UFO College Snags Gastronomist
Will teach and direct the College cafeteria

    Intense worldwide competition for the services of the world's foremost chef and professor of gastronomical studies, Eric  Namgreb, P.H.D., D.V.D., CD-RW, has concluded with the appointment to the position of lead chef, cafeteria worker, and adjunct Professor of Food and Beer of UFO College. Dr. Namgreb specializes in many gastronomical disciplines including grilling, barbecue, rare beers, and vomit retention. UFO College president, A. Lien, announced the College appointment this past Saturday at the College's weekly beer and food fest.
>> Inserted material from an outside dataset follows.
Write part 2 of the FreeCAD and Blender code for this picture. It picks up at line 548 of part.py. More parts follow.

One student remarked, "finally, no more hot dogs as the only main course in the cafe"! Enrollment at the college is expected to rise as Dr. Namgreb is known to have a huge following of devoted disciples, and that many will enroll at the college just to partake in his unique cuisine.

Winter Fest "Rocks"
Faculty and Staff Welcome 2003
In a fresh pack of snow, UFO College faculty and staff celebrated the dawn of the year 2003 in usual fashion -good food, beverage and saucer rides. Most agreed that it will be a year of turmoil with an Oil-Can George VS Saddam war, increasing unemployment, oil and gas shortages, higher taxes on goods, services and beer, and an epidemic of TV and Radio garbage designed to lull the masses to sleep! Enrollment and enthusiasm continue to rise at the College as many newly unemployed seek alternatives to the status quo.
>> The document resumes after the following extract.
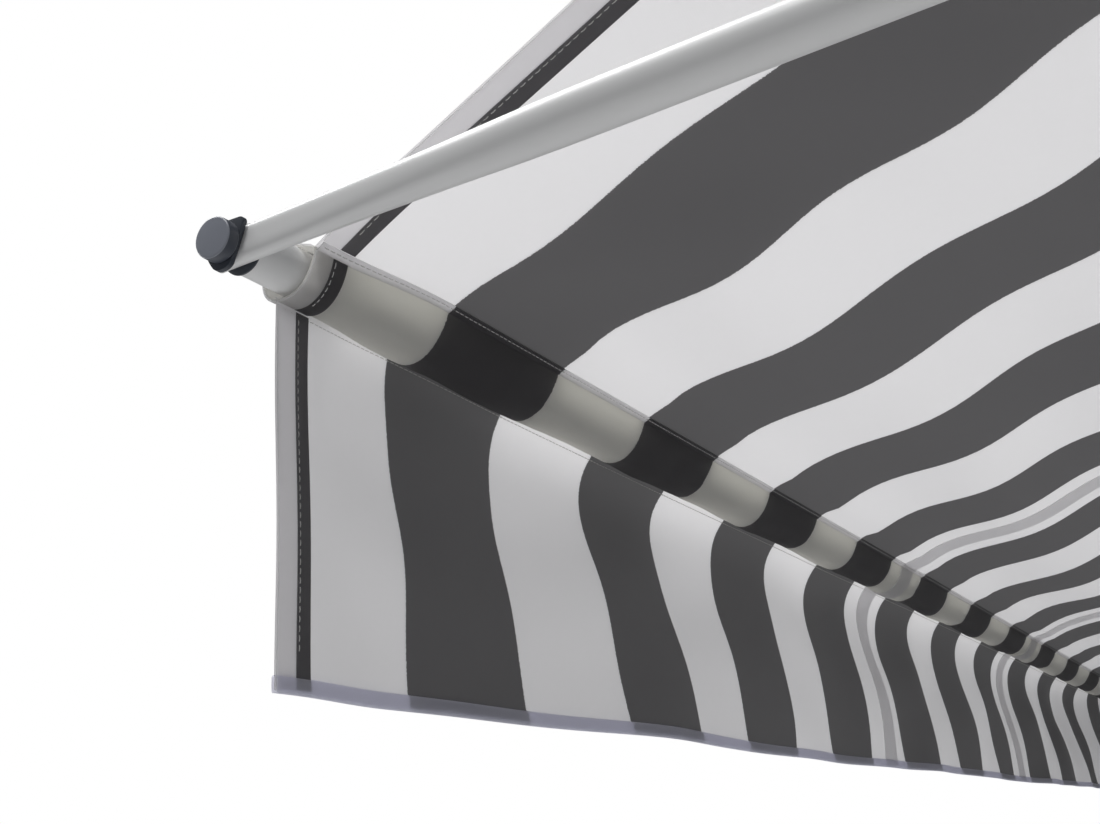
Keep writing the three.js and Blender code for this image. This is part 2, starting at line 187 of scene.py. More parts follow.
# Each function of the cloth's shape takes a place on the flat cloth, and some a lift off its face.
def canopyDip(x, s):
    folds = canopyFolds
    t = s / canopyLength
    inner = fromEnd(x)
    sag = 4 * cloth["sag"] * (1 - math.exp(-inner / cloth["sagReach"])) * t * (1 - t)
    first = (folds["firstFold"] - folds["endAdvance"] * (1 - ease(*folds["endAdvanceFade"], inner))
             + folds["wander"] * wave(0.9, x, 1.0))
    strength = (folds["height"] * ease(0.01, 0.2, inner) * ease(0.0, 0.04, s)
                * math.exp(-s / folds["heightFade"]))
    spacing = folds["spacing"] + folds["spacingWander"] * wave(0.7, x)
    ripple = strength * math.cos(2 * math.pi * (s - first) / spacing)
    broad = (folds["broadHeight"] * wave(folds["broadLength"], x, 0.6) * math.sin(math.pi * t)
             * ease(0.02, 0.3, inner))
    crease = folds["creaseHeight"] * noise.noise(Vector((x * 5.0, s * 11.0, 3.7))) * ease(0.0, 0.05, s)
    return -sag + ripple + broad + crease


def seamShift(x):
    k = ease(0.0, seamPull["endReach"], fromEnd(x))
    return Vector((seamPull["out"] - seamPull["outLess"] * k, seamPull["downLess"] * k - seamPull["down"]))


def canopyPoint(x, s, lift=0.0):
    flat = canopyFolds["flatAtSeam"]
    dip = canopyDip(x, s) * (ease(-0.001, flat, s) if s < flat else 1)
    shift = seamShift(x) * math.exp(-max(0.0, s) / seamPull["fade"])
    point = seamPoint - clothDown * s + clothUp * (dip + lift)
    return Vector((x, point.y - shift.x, point.z + shift.y))


def hangPoint(x):
    k = ease(*valanceCut["hangFade"], fromEnd(x))
    end, mid = valanceCut["endHang"], valanceCut["midHang"]
    return end[0] + (mid[0] - end[0]) * k, end[1] + (mid[1] - end[1]) * k, k


def valanceOut(x, d):
    folds = valanceFolds
    start, _, k = hangPoint(x)
    inner = fromEnd(x)
    d = max(0.0, d)
    fullness = (valanceCut["endBulge"]
                + (valanceCut["bulge"] - valanceCut["endBulge"]) * ease(*folds["bulgeFade"], inner))
    bulge = fullness * (d / folds["bulgeDepth"]) * math.exp(1 - d / folds["bulgeDepth"])
    tail = ((folds["tailOut"] * ease(*folds["tailFade"], inner) - folds["tailIn"])
            * (d / folds["tailDepth"]) ** 1.5)
    sway = folds["swayHeight"] * wave(folds["swayLength"], x, 2.0) * (d / folds["tailDepth"])
    rippleLength = folds["rippleLength"] + folds["rippleWander"] * wave(1.1, x)
    ripple = (folds["rippleHeight"] * wave(rippleLength, x, 0.7 + 4 * d)
              * math.sin(math.pi * min(1, d / folds["rippleDepth"])))
    fold = folds["foldHeight"] * wave(folds["foldLength"], d, 1.4 + 3.2 * wave(0.8, x)) * ease(0.03, 0.1, d)
    crease = folds["creaseHeight"] * noise.noise(Vector((x * 7.0, d * 16.0, 9.1))) * ease(0.0, 0.04, d)
    edge = folds["edgeHeight"] * wave(folds["edgeLength"], d)
    return start + k * (bulge + tail + sway + ripple + fold + crease) + edge


def valancePoint(x, d, lift=0.0):
    _, top, _ = hangPoint(x)
    step = valanceFolds["slopeStep"]
    slope = (valanceOut(x, d + step) - valanceOut(x, max(0.0, d - step))) / (2 * step)
    tilt = math.atan(slope)
    out = valanceOut(x, d) + lift * math.cos(tilt)
    fall = d * (valanceCut["level"] + top) / valanceCut["drop"]
    return Vector((x, barAxis.y - out, barAxis.z + top - fall + lift * math.sin(tilt)))


def bezier(points, t):
    a, b, c, d = points
    u = 1 - t
    return a * u ** 3 + b * 3 * u * u * t + c * 3 * u * t * t + d * t ** 3


def pocketHandle(name, k):
    atEnd, further = pocketShape[name]
    return Vector(atEnd).lerp(Vector(further), k)


# The pocket starts at its upper seam, goes under the bar to the lower seam and back over the top.
def pocketPoint(x, q, lift=0.0):
    out, up, k = hangPoint(x)
    seam = Vector((-cloth["pocketReach"] * math.cos(cloth["slope"]),
                   cloth["pocketReach"] * math.sin(cloth["slope"])))
    seam += seamShift(x)
    hang = Vector((out, up))
    under = [seam, pocketHandle("underFirst", k), pocketHandle("underLast", k), hang]
    over = [hang, pocketHandle("overFirst", k), pocketHandle("overLast", k), seam]
    q = q % 1.0
    curve, t = (under, q * 2) if q < 0.5 else (over, q * 2 - 1)
    at = bezier(curve, t)
    step = pocketShape["alongStep"]
    before, after = bezier(curve, max(0, t - step)), bezier(curve, min(1, t + step))
    along = (after - before).normalized()
    face = Vector((-along.y, along.x)) * -1
    loose = math.sin(math.pi * t)
    pucker = (noise.noise(Vector((x * 21.0, q * 2.6, 1.3))) * pocketShape["puckerHeight"]
              + noise.noise(Vector((x * 60.0, q * 5.0, 7.7))) * pocketShape["finePuckerHeight"])
    slack = pocketShape["slackHeight"] * wave(pocketShape["slackLength"], x, 0.5 + 2.4 * q)
    share = pocketShape["endShare"] + (1 - pocketShape["endShare"]) * k
    at = at + face * (loose * (pucker + slack + pocketShape["looseness"]) * share)
    clear = barRadius + pocketShape["barGap"]
    if at.length < clear:
        at = at.normalized() * clear
    at = at + face * lift
    return Vector((x, barAxis.y - at.x, barAxis.z + at.y))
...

Bell awarded Honorary Doctorate
UFO College Annual Art Bell Fest

Retired talk show radio host, Art Bell, received this past week a UFO College Honorary Doctorate in UFO Ham Radio Repair for recognition and outstanding service to family, friends and the general public. Many of Art's guests and co-hosts  from his classic show, Dreamland, and the late night talk show, Coast to Coast AM, attended the awards fest, most notably -Gordon-Michael Scallion, Richard C. Hoagland,  Linda Howe, Whitley Strieber, Barbara Simpson, Dr. Michio Kaku, and Art's Coast to Coast replacement, George Noory. Rumors circulated at the ceremony that Art retired from Coast to Coast in order to accept the Chief Librarian position at the UFO College Art Bell Library. Although College officials and Dr. Bell are not commenting, unnamed sources verified that  secret negotiations have taken place in Connecticut (an old stomp'n ground for Art) over the last several weeks and that Art was in attendance.